L'avenir du pays dépend de sa capacité à embrasser l'équité de genre non seulement comme une obligation de respect des engagements internationaux, mais aussi comme une composante clé de sa propre vision de développement en alignement avec ses valeurs sociétales. Il est essentiel que tous les acteurs concernés travaillent ensemble pour soutenir ces changements vitaux, en veillant à ce que les progrès réalisés soient préservés et également amplifiés dans les années à venir, augmenter significativement la productivité globale, améliorer la santé et le bien-être familial, et réduire la pauvreté.

 

Cette réforme requiert une approche holistique et nuancée, et devrait s'appuyer sur des indicateurs sociologiques solides, permettant une évaluation continue de l'impact des amendements législatifs sur différentes strates de la société. Ces indicateurs, comprenant notamment l'analyse des conditions de vie et de l'égalité des chances, aideront à ajuster les politiques en fonction des besoins réels des citoyens et à préserver l'équilibre entre modernité et tradition.
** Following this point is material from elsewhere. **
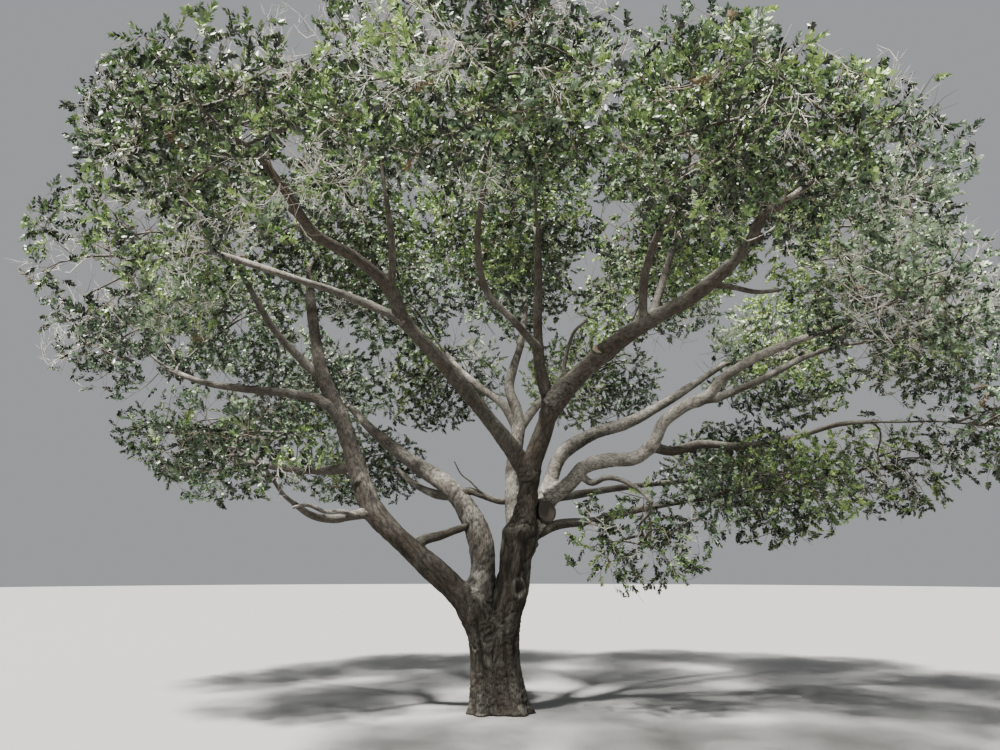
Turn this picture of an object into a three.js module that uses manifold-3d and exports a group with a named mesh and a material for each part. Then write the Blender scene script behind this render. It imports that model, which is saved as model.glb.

En conclusion, le Maroc se trouve à un moment charnière de son histoire, et les actions prises aujourd'hui pour promouvoir des politiques de genre auront des répercussions profondes sur l’avenir de la nation. La réforme de la Moudawana est une initiative complexe qui doit être placée au cœur des politiques, des budgets et des institutions nationales. En considérant les préoccupations sociales, culturelles, et religieuses, tout en intégrant les principes des droits humains universels, le Royaume est en mesure d'accomplir une transformation sociale qui permet d’honorer à la fois son héritage et ses aspirations futures, de stimuler la croissance, de contribuer à briser le cycle de la pauvreté et de progresser vers les objectifs de développement durable et inclusif.